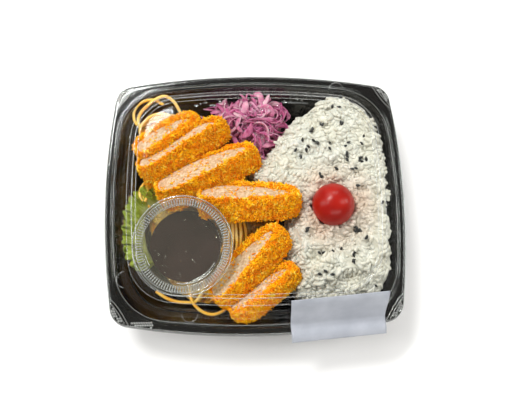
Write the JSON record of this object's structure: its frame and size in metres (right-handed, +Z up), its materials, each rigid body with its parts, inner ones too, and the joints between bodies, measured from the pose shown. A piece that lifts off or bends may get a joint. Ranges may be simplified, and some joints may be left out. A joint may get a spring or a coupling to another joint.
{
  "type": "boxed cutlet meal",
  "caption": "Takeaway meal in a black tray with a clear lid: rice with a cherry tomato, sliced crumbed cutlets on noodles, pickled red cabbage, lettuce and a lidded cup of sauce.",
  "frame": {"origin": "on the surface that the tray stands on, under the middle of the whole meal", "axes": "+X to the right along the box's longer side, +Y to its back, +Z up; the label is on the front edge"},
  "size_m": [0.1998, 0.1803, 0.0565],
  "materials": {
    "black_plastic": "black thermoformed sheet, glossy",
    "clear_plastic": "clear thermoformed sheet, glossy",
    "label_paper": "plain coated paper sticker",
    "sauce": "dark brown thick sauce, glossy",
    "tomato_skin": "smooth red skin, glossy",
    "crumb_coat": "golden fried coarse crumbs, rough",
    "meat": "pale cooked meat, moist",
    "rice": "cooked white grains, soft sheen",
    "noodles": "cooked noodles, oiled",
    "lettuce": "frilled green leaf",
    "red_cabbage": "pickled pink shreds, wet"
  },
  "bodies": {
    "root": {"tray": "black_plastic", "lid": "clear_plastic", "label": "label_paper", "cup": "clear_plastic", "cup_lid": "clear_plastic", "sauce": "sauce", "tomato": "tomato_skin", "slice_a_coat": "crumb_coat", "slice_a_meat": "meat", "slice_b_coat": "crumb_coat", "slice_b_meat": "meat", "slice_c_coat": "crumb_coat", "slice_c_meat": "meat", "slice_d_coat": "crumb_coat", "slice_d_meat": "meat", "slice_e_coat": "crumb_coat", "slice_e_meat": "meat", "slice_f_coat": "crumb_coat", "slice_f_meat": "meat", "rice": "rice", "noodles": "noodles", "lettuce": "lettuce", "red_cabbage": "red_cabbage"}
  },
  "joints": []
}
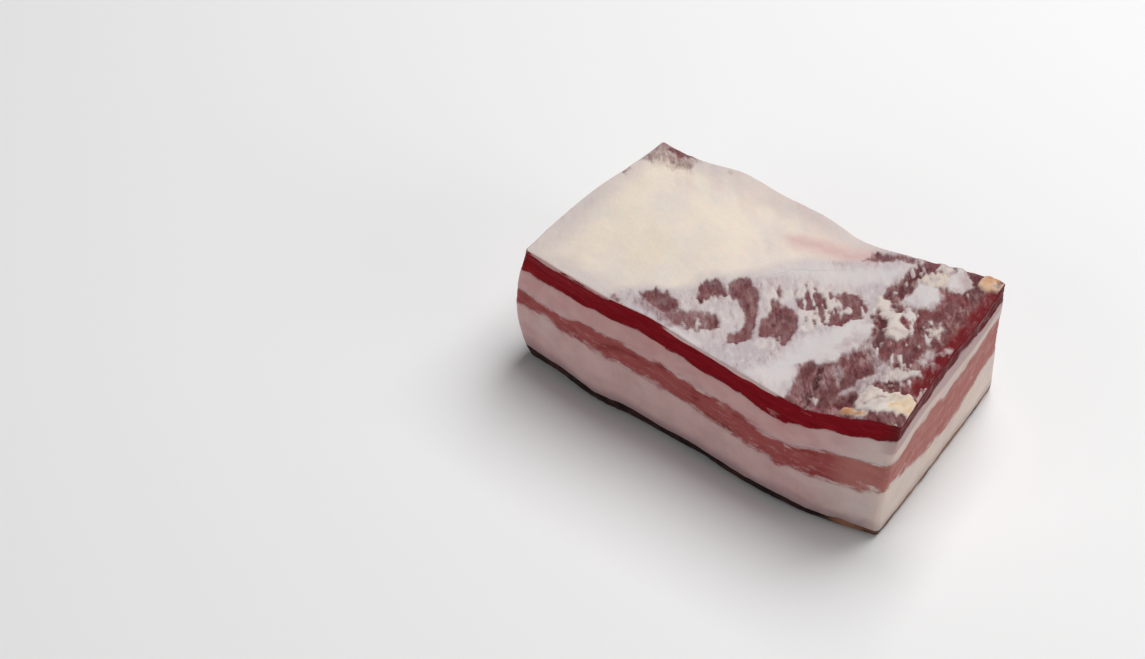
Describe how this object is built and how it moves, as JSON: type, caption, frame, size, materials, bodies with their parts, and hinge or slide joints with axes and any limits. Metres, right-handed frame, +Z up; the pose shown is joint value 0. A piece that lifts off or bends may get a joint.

What the exercise asks. Give a word-for-word copy of the records.

Exercise result.
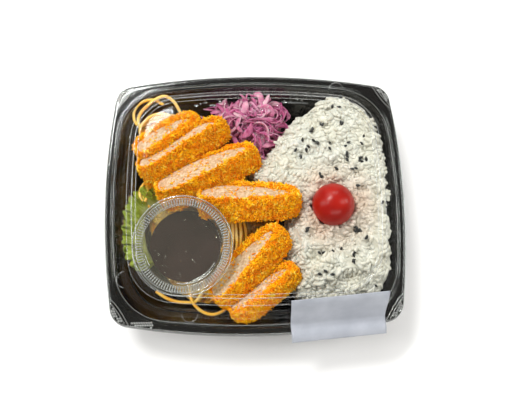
Write the JSON record of this object's structure: its frame and size in metres (right-handed, +Z up), its materials, each rigid body with its parts, inner ones too, and the joints between bodies, measured from the pose shown. A piece that lifts off or bends may get a joint. Ranges may be simplified, and some joints may be left out. A joint may get a spring or a coupling to another joint.
{
  "type": "boxed cutlet meal",
  "caption": "Takeaway meal in a black tray with a clear lid: rice with a cherry tomato, sliced crumbed cutlets on noodles, pickled red cabbage, lettuce and a lidded cup of sauce.",
  "frame": {"origin": "on the surface that the tray stands on, under the middle of the whole meal", "axes": "+X to the right along the box's longer side, +Y to its back, +Z up; the label is on the front edge"},
  "size_m": [0.1998, 0.1803, 0.0565],
  "materials": {
    "black_plastic": "black thermoformed sheet, glossy",
    "clear_plastic": "clear thermoformed sheet, glossy",
    "label_paper": "plain coated paper sticker",
    "sauce": "dark brown thick sauce, glossy",
    "tomato_skin": "smooth red skin, glossy",
    "crumb_coat": "golden fried coarse crumbs, rough",
    "meat": "pale cooked meat, moist",
    "rice": "cooked white grains, soft sheen",
    "noodles": "cooked noodles, oiled",
    "lettuce": "frilled green leaf",
    "red_cabbage": "pickled pink shreds, wet"
  },
  "bodies": {
    "root": {"tray": "black_plastic", "lid": "clear_plastic", "label": "label_paper", "cup": "clear_plastic", "cup_lid": "clear_plastic", "sauce": "sauce", "tomato": "tomato_skin", "slice_a_coat": "crumb_coat", "slice_a_meat": "meat", "slice_b_coat": "crumb_coat", "slice_b_meat": "meat", "slice_c_coat": "crumb_coat", "slice_c_meat": "meat", "slice_d_coat": "crumb_coat", "slice_d_meat": "meat", "slice_e_coat": "crumb_coat", "slice_e_meat": "meat", "slice_f_coat": "crumb_coat", "slice_f_meat": "meat", "rice": "rice", "noodles": "noodles", "lettuce": "lettuce", "red_cabbage": "red_cabbage"}
  },
  "joints": []
}
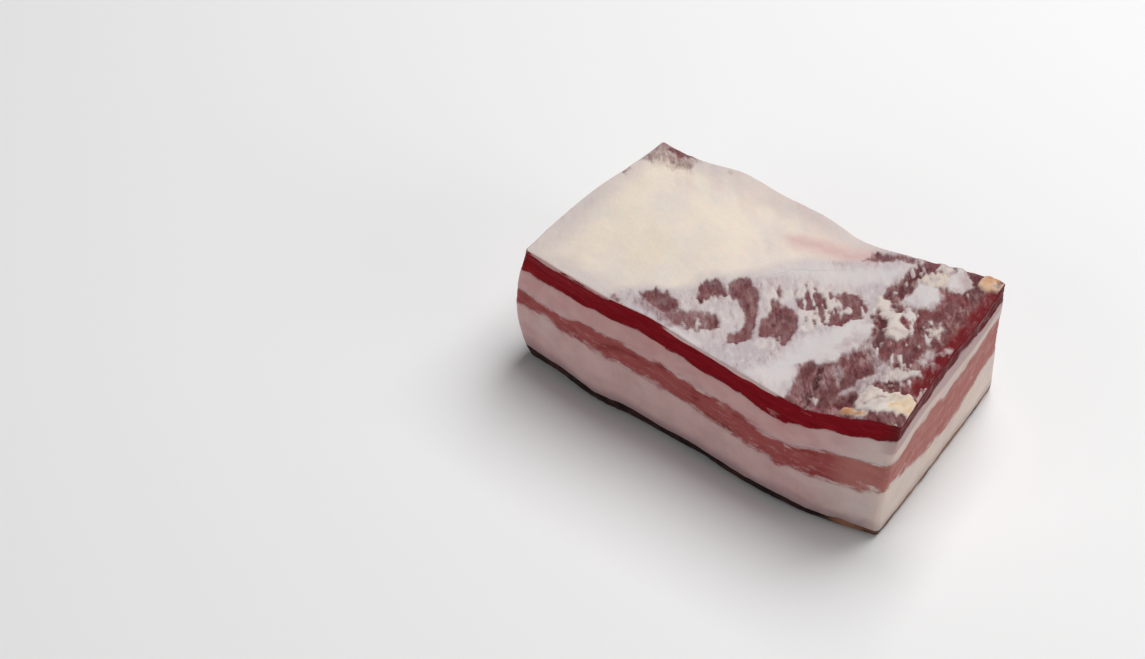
Describe how this object is built and how it moves, as JSON: type, caption, frame, size, materials, bodies with their parts, and hinge or slide joints with axes and any limits. Metres, right-handed frame, +Z up; the pose shown is joint value 0. A piece that lifts off or bends may get a joint.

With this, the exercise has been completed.